Köln-Coach Markus Gisdol

Boszs Anmerkung, dass dem begeisterten Publikum „kein Fußball“ geboten worden sei, trifft nur zu, wenn dieser Sport zuallererst eine Angelegenheit für Ästheten und Strategen ist. Wer den Fußball hingegen mag, weil es hier möglich ist, mit Hingabe und großen Emotionen fußballerisch klar überlegene Gegner zu besiegen, der wurde gut unterhalten. Die entscheidende Wendung gaben dieser Partie die Leverkusener Aleksandar Dragovic und Leon Bailey, die sich beide so sehr vom Kölner Widerstand und der aufgeladenen Stimmung stressen ließen, dass sie vom Platz flogen. Dragovic hatte bei seiner ersten gelben Karte Pech, die war eine Fehlentscheidung, die zweite hingegen berechtigt, weil er sich nach einem verlorenen Zweikampf zu einem Notfoul hinreißen ließ (62.). Und Leon Bailey, der bereits Anfang November wegen einer Tätlichkeit im Spiel gegen Mönchengladbach vom Platz geflogen war, schlug nach 77 Minuten seinem Gegenspieler Kingsley Ehizibue ins Gesicht und sah erneut Rot.

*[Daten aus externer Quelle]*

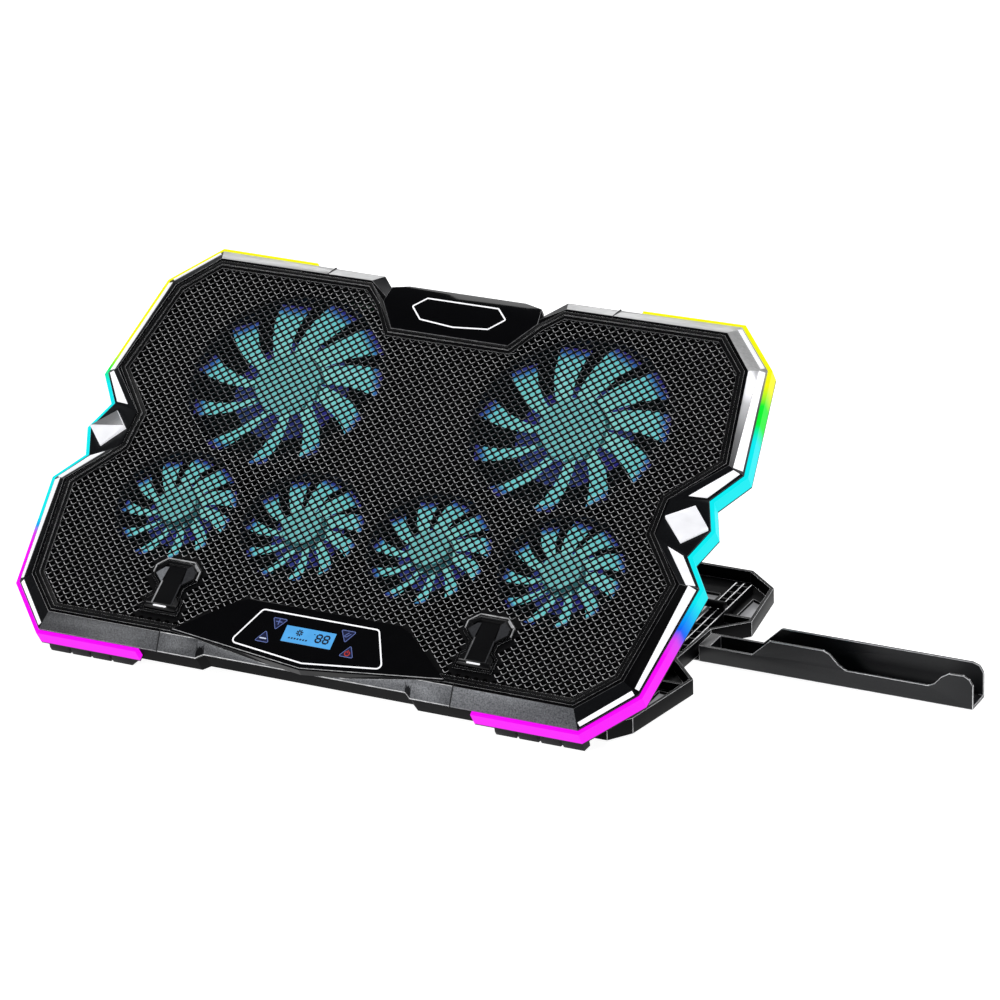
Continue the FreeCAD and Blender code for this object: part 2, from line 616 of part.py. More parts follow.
# thin tongue under the stand's edge that carries the tray's pin
pad(stand, [rectangle(172, tray_x, tray_y - 7, tray_y + 7)], "dims.tongue_low", "dims.tongue_thick")
pad(stand, [], "dims.tongue_low", "dims.tongue_thick", circles=[(tray_x, tray_y, 7.0)])
pocket(stand, [], 0, 5, circles=[(tray_x, tray_y, dim("tray_pin"))])
finish(stand, "stand_frame")

for side, sign in {"left": -1, "right": 1}.items():
    half = dim("rail_width") / 2
    x = sign * dim("rail_x")
    rail = new_body("ladder_rail_" + side)
    pad(rail, [rectangle(x - half, x + half, -60, 101)], floor_top, 1.2)
    for x0 in (x - half, x - 0.7, x + half - 1.4):
        pad(rail, [rectangle(x0, x0 + 1.4, -60, 101)], floor_top + 1.2,
            "dims.rail_top - dims.stand_lift - dims.stand_floor - 1.2")
    tooth = pad(rail, [[(-58, floor_top + 1), (-52.5, floor_top + 1), (-52.5, 8.2), (-54, 8.2)]],
                x - half + 1, dim("rail_width") - 2, "YZ_Plane")
    row = rail.newObject("PartDesign::LinearPattern", "tooth_row_" + side)
    row.Originals = [tooth]
    row.Direction = (plane(rail, "Y_Axis"), [""])
    row.Length = 150.0
    row.Occurrences = 16
    rail.Tip = row
    finish(rail, "ladder_rail_" + side)

pads = prism("stand_pads", [], 0, "dims.stand_lift",
             circles=[(0, 0, 6)] + [(sx * x, y, r) for sx in (-1, 1)
                                    for x, y, r in ((180, 99, 6), (184, -92, 6), (68, 103, 5),
                                                    (68, -101, 5))])
finish(pads, "stand_pads")
pins = [rod("hinge_pin_" + side, "hinge_pin", sign * 88 - 10.0, sign * 88 + 10.0, hinge_y, hinge_z)
        for side, sign in {"left": -1, "right": 1}.items()]
finish(group("hinge_pin_pair", pins), "hinge_pins")

# ---------------------------------------------------------------- prop yoke
pivot = PANEL.multVec(Vector(0, prop_py, prop_pz))
leg = math.hypot(dim("prop_reach"), prop_pz - hinge_pz)
slope = math.radians(dim("prop_path_slope"))
rise = math.atan2(pivot.z - hinge_z, pivot.y - hinge_y) - slope
foot_y = hinge_y + 2 * leg * math.cos(rise) * math.cos(slope)
foot_z = hinge_z + 2 * leg * math.cos(rise) * math.sin(slope)
line = Vector(foot_y - pivot.y, foot_z - pivot.z, 0).normalize()
normal = Vector(-line.y, line.x, 0)


def bar_section(start, end, half):
    """Rectangle about the pivot-to-foot line, between two distances from the pivot."""
    base = Vector(pivot.y, pivot.z, 0)
    corners = [base + line * start + normal * half, base + line * end + normal * half,
               base + line * end - normal * half, base + line * start - normal * half]
    return [(c.x, c.y) for c in corners]


prop = new_body("prop_yoke")
pad(prop, [], -dim("prop_foot_half"), 2 * dim("prop_foot_half"), "YZ_Plane",
    circles=[(foot_y, foot_z, dim("prop_foot_radius"))])
for side in (-1, 1):
    x0 = side * dim("prop_x") - dim("prop_arm_width") / 2
    pad(prop, [bar_section(0.0, leg, 2.2)], x0, "dims.prop_arm_width", "YZ_Plane")
    pad(prop, [], x0, "dims.prop_arm_width", "YZ_Plane",
        circles=[(pivot.y, pivot.z, dim("prop_end"))])
pad(prop, [bar_section(0.42 * leg, 0.58 * leg, 1.5)], -dim("prop_x"), 2 * dim("prop_x"), "YZ_Plane")
pocket(prop, [], -120, 240, "YZ_Plane",
       circles=[(pivot.y, pivot.z, dim("prop_pin") + dim("hinge_gap"))])
finish(prop, "prop_yoke")
pins = [rod("prop_pin_" + side, "prop_pin", sign * dim("prop_x") - 7.9, sign * dim("prop_x") + 7.9,
            prop_py, prop_pz) for side, sign in {"left": -1, "right": 1}.items()]
finish(group("prop_pin_pair", pins), "prop_pins", PANEL)

# ---------------------------------------------------------------- phone tray
wall, width, low = dim("tray_wall"), dim("tray_width"), dim("tray_low")
high, tray_end = dim("tray_high"), tray_x + dim("tray_length")
near, far = tray_y - width / 2, tray_y + width / 2
tray_start, sole = tray_x - dim("tray_inner"), dim("tray_sole")
tray_floor_top = sole + dim("tray_floor")
SOLE = [(tray_start, sole), (tray_end, sole)]
FRONT_WALL = SOLE + [(tray_end, 16.5), (tray_end - 2.2, 20.2), (tray_end - 6, 22.2),
                     (tray_end - 15, 22.0), (tray_end - 20, 19.0), (tray_end - 24, 14.2),
                     (tray_end - 28, 12.2), (286, 12.2), (281.5, 15.0), (276, 20.8),
                     (272, high - 0.4), (237.5, high - 0.4), (226, low), (tray_start, low)]
REAR_WALL = SOLE + [(tray_end, 17.5), (tray_end - 2.5, 21.8), (tray_end - 7, high + 0.4),
                    (238, high + 0.4), (226, low), (tray_start, low)]
tray = new_body("phone_tray")
pad(tray, [FRONT_WALL], -(near + wall), "dims.tray_wall", "XZ_Plane")
pad(tray, [REAR_WALL], -far, "dims.tray_wall", "XZ_Plane")
pad(tray, [rectangle(tray_start, tray_end, near, far)], "dims.tray_sole", "dims.tray_floor")
pad(tray, [rectangle(tray_start, tray_start + dim("tray_block"), near, far)], "dims.tray_sole",
    "dims.tray_low - dims.tray_sole")
pocket(tray, [], 0, 20, circles=[(tray_x, tray_y, dim("tray_pin") + dim("hinge_gap"))])
finish(tray, "phone_tray")
liner = [rectangle(238, tray_end - 3, near + 2.4, far - 2.4)]
finish(prism("tray_liner", liner, tray_floor_top, 0.8), "tray_liner")
finish(prism("tray_pad", [rectangle(340, 358, near + 3, far - 3)], 0.0, "dims.tray_sole"), "tray_pad")
stud = new_body("tray_pin")
pad(stud, [], "dims.tongue_low", tray_floor_top, circles=[(tray_x, tray_y, dim("tray_pin"))])
pad(stud, [], tray_floor_top + 0.1, 0.9, circles=[(tray_x, tray_y, 3.4)])
finish(stud, "tray_pin")

# ---------------------------------------------------------------- case screws
screws = prism("case_screws", [], "-dims.shell_depth - 0.9", 0.9,
               circles=[(sx * x, y, 2.8) for sx in (-1, 1)
                        for x, y in ((184, 100), (188, -98), (20, 112), (60, -100))])
finish(screws, "case_screws", PANEL)

doc.recompute()
for sub_part in sub_parts:
    shape = sub_part.Shape
    assert not shape.isNull() and shape.isValid(), sub_part.Label
for obj in doc.Objects:
    assert not {"Invalid", "Error"} & set(obj.State), obj.Name

os.makedirs("parts", exist_ok=True)
for sub_part in sub_parts:
    sub_part.Shape.exportStep("parts/%s.step" % sub_part.Label)
print(len(sub_parts), "sub-parts")
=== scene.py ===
"""Looks for the laptop cooling pad: surfaces, lattice, fans, lit details, camera and studio."""
import math

import bmesh
import bpy
from mathutils import Matrix, Vector
from mathutils.geometry import delaunay_2d_cdt, intersect_point_line


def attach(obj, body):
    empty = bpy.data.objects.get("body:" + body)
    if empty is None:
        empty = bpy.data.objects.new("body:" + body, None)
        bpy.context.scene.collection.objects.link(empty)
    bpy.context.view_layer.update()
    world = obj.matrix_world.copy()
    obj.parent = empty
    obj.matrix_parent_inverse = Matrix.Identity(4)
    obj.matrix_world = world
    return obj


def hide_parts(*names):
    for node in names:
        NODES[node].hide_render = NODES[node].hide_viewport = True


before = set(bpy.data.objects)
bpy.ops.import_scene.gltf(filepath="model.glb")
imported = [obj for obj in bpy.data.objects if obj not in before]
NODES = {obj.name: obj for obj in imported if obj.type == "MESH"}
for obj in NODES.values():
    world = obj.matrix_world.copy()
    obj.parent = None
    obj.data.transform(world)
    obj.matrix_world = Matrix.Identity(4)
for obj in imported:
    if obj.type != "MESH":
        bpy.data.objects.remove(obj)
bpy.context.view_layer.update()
MM = 0.001
WELD = 2e-6  # corners of a CAD mesh nearer than this, in metres, become one

# panel frame: x right, y up the slope, z out of the top face, metres
TILT = math.radians(33.0)
PANEL = Matrix.Translation((0, -0.018264, 0.097549)) @ Matrix.Rotation(TILT, 4, "X")
WORLD = Matrix.Identity(4)


# ---------------------------------------------------------------- materials
def new_material(name):
    """Material with an output, a shader and object coordinates."""
    mat = bpy.data.materials.new(name)
    mat.use_nodes = True
    tree = mat.node_tree
    tree.nodes.clear()
    out = tree.nodes.new("ShaderNodeOutputMaterial")
    shader = tree.nodes.new("ShaderNodeBsdfPrincipled")
    tree.links.new(shader.outputs[0], out.inputs[0])
    coords = tree.nodes.new("ShaderNodeTexCoord")
    return mat, tree, shader, coords.outputs["Object"]


def noise(tree, coords, scale, detail=2.0, rough=0.5, stretch=None):
    """Noise over the given coordinates, stretched per axis where asked."""
    node = tree.nodes.new("ShaderNodeTexNoise")
    node.inputs["Scale"].default_value = scale
    node.inputs["Detail"].default_value = detail
    node.inputs["Roughness"].default_value = rough
    if stretch:
        mapping = tree.nodes.new("ShaderNodeMapping")
        mapping.inputs["Scale"].default_value = stretch
        tree.links.new(coords, mapping.inputs["Vector"])
        coords = mapping.outputs[0]
    tree.links.new(coords, node.inputs["Vector"])
    return node.outputs["Fac"]


def ramp(tree, value, stops):
    """Colour ramp; stops are (place 0 to 1, colour)."""
    node = tree.nodes.new("ShaderNodeValToRGB")
    points = node.color_ramp.elements
    while len(points) < len(stops):
        points.new(0.5)
    for point, (place, colour) in zip(points, stops):
        point.position = place
        point.color = (*colour, 1.0)
    tree.links.new(value, node.inputs[0])
    return node.outputs[0]


def remap(tree, value, low, high, out_low, out_high):
    """Value from low to high turned into one from out_low to out_high, clamped."""
    node = tree.nodes.new("ShaderNodeMapRange")
    for socket, number in zip(("From Min", "From Max", "To Min", "To Max"),
                              (low, high, out_low, out_high)):
        node.inputs[socket].default_value = number
    tree.links.new(value, node.inputs["Value"])
    return node.outputs[0]


def shade(colour, factor):
    return tuple(min(1.0, channel * factor) for channel in colour)


def surface(name, colour, rough, metal=0.0, specular=0.5, vary=0.25, grain=900.0, bump=0.05,
            rough_vary=0.06, stretch=None, painted_light_ramp=None):
    """Moulded or painted surface: mottled colour, uneven gloss and a fine grain.

    painted_light_ramp = (low x, high x, gain at low, gain at high) in mm makes the colour lighter
    along x, as painted light."""
    mat, tree, shader, coords = new_material(name)
    fine = noise(tree, coords, grain, 3.0, 0.6, stretch)
    broad = noise(tree, coords, 24.0, 2.0)
    tint = ramp(tree, fine, [(0.3, shade(colour, 1 - vary)), (0.7, shade(colour, 1 + vary))])
    if painted_light_ramp:
        low, high, gain_low, gain_high = painted_light_ramp
        axes = tree.nodes.new("ShaderNodeSeparateXYZ")
        tree.links.new(coords, axes.inputs[0])
        scaled = tree.nodes.new("ShaderNodeVectorMath")
        scaled.operation = "SCALE"
        tree.links.new(tint, scaled.inputs[0])
        gain = remap(tree, axes.outputs["X"], low * MM, high * MM, gain_low, gain_high)
        tree.links.new(gain, scaled.inputs["Scale"])
        tint = scaled.outputs[0]
    tree.links.new(tint, shader.inputs["Base Color"])
    tree.links.new(remap(tree, broad, 0.3, 0.7, rough - rough_vary, rough + rough_vary),
                   shader.inputs["Roughness"])
    shader.inputs["Metallic"].default_value = metal
    shader.inputs["Specular IOR Level"].default_value = specular
    if bump:
        node = tree.nodes.new("ShaderNodeBump")
        node.inputs["Strength"].default_value = bump
        node.inputs["Distance"].default_value = 0.00012
        tree.links.new(fine, node.inputs["Height"])
        tree.links.new(node.outputs[0], shader.inputs["Normal"])
    return mat


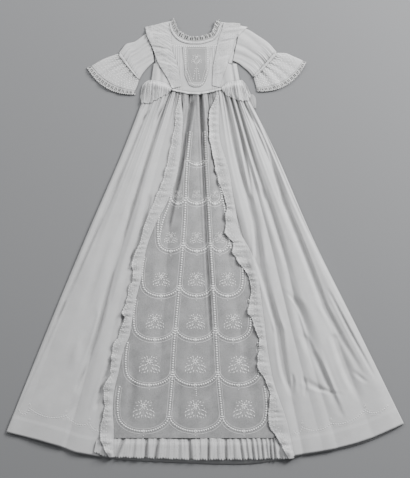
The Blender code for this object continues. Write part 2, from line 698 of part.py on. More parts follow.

Als alles vorbei war, konnten die Leverkusener ihren Zorn über den Jamaikaner nur mit Mühe unter Kontrolle halten. „Bei ihm fehlen mir ein bisschen die Worte“, sagte Sport-Geschäftsführer Rudi Völler, und Bosz ergänzte: „Es ist deutlich, dass er der Mannschaft nicht hilft, das werden wir mit ihm besprechen.“

Mit zwei Spielern mehr auf dem Platz köpfte Sebastiaan Bornauw das 2:0 (84.) – nach einem Freistoß des eingewechselten Altmeisters Marcel Risse, der zwar in manchen Situationen etwas steif und langsam wirkte, der aber schon den ersten Treffer mit einem schlauen Heber eingeleitet hatte. „Wir sind in einer Situation, in der wir Emotionen ausleben müssten“, sagte Horst Heldt, denn die emotionale Wucht ist jene Kraft, die in Köln immer größer sein wird als in Leverkusen.